Old API consoles consisted of a bunch of channels and a separate monitor section for monitoring tape returns during the recording phase. The monitor section was sometimes used during the mixdown phase to serve as additional effects returns, although this involved modifications to add these returns to the main mix.
Each channel of the API monitor section could select between the console group outputs and the tape returns, controlled by master console status switches and a "Sync" button on each monitor channel. Each channel had 4 Cue sends and 2 Echo Sends, but each pair of sends shared a single level control. The cue source behaved differently, depending on the master console status. The API cosoles were quad desks, so there were four mix busses. There were no pan controls.
The monitor section also controlled the source for the console channel meters and included the meter driver amplifiers.

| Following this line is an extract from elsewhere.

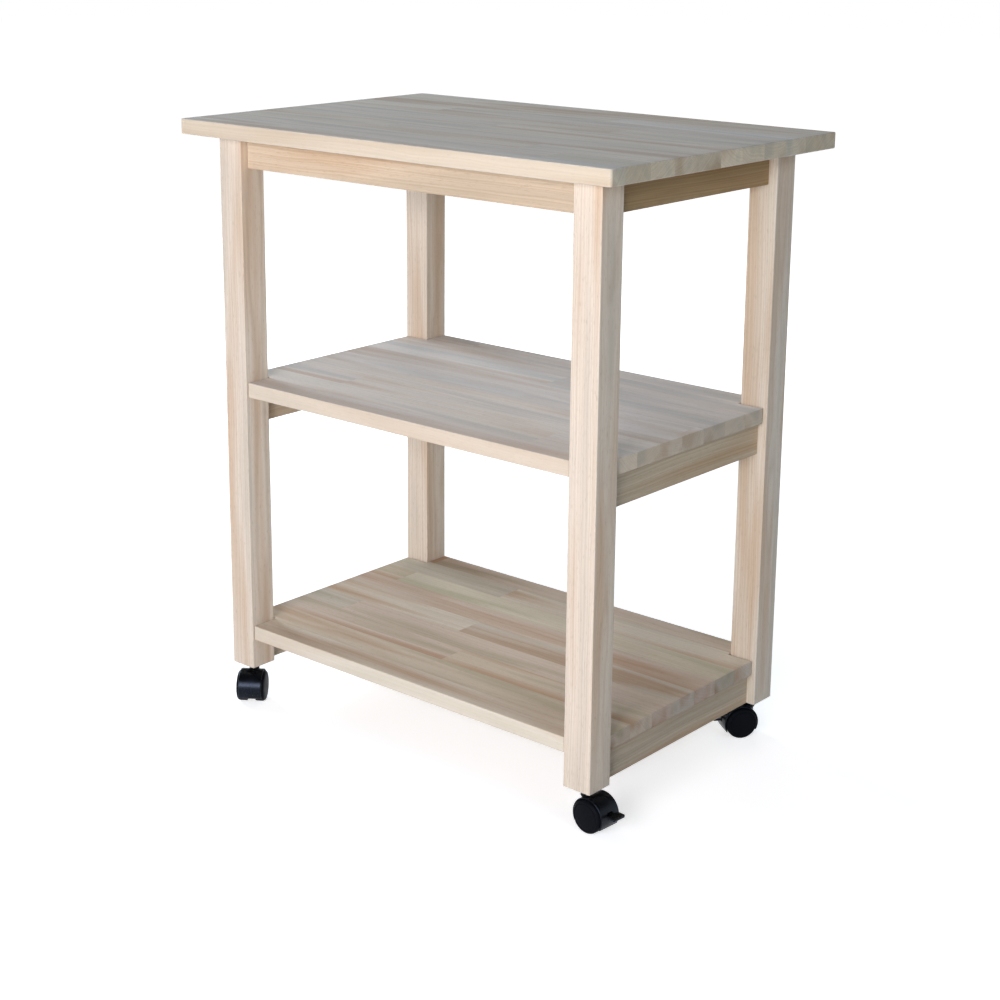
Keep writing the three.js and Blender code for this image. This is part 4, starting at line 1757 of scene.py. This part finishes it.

This arrangement was always cumbersome to use, because the console had to be reconfigured for two distinct operations - recording and mixdown - which involved a lot of switching and re-patching. The "inline" approach, as pioneered by MCI, was vastly superior in operation.

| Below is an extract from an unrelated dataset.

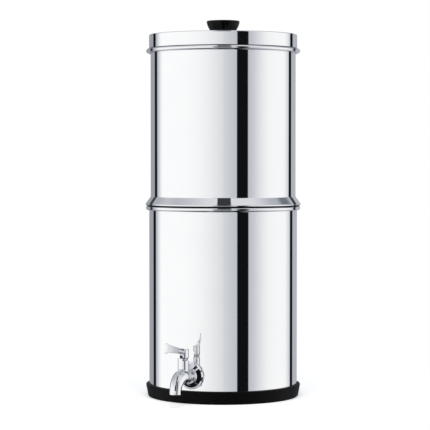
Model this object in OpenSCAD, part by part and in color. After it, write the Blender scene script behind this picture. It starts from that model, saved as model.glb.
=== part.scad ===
// Gravity water filter with tap: two stacked steel chambers, two filter elements, a lid and a lever tap.
// It stands on z = 0 at the middle of its base ring, and the tap points along -Y.

/* [Chambers] */
// Outer radius of the lower chamber's wall
chamber_r = 108.2; // [85:0.1:135]
// Thickness of the sheet steel of the chambers and the lid
sheet = 0.8; // [0.5:0.05:1.1]
// Height of the top of the lower chamber's rim
lower_h = 279.2; // [210:0.1:360]
// Height of the upper chamber, from its fold to the top of its rim
upper_h = 228.3; // [170:0.1:320]
// Depth of the upper chamber's neck inside the lower chamber
nest_depth = 28.6; // [20:0.1:45]
// Radial gap between that neck and the lower chamber
nest_gap = 1.4; // [1:0.1:3]
// Outer radius of the corner between a chamber's floor and its wall
floor_corner = 6; // [3:0.5:12]

/* [Rims and fold] */
// How far the lower chamber's rolled rim stands out past its wall
lower_rim_reach = 4.8; // [4:0.1:6]
// Radius of the lower rim's curl
lower_curl_r = 3.5; // [3:0.1:4.2]
// How far the upper chamber's rolled rim stands out past its wall
upper_rim_reach = 6.5; // [5.5:0.1:8]
// Radius of the upper rim's curl
upper_curl_r = 3.3; // [2.8:0.1:4]
// Radius of a rim's inner corner
rim_corner = 1.5; // [1.3:0.1:2]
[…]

As time went by, DAWs replaced tape machines and software plugins replaced much of the outboard gear. Consoles tended to be used as front ends for recording and mixing down stems in the mixdown process (if at all). The monitor section ended up laying dormant.
In one case, the owner decided to remove the monitor section to make room for some outboard gear. In another case, the owner actually chopped off the end of the console (the frame was made of wood), making a neat little 24 channel recording console.
This project was one of two where we tried to make something useful out of the monitor sections from API consoles.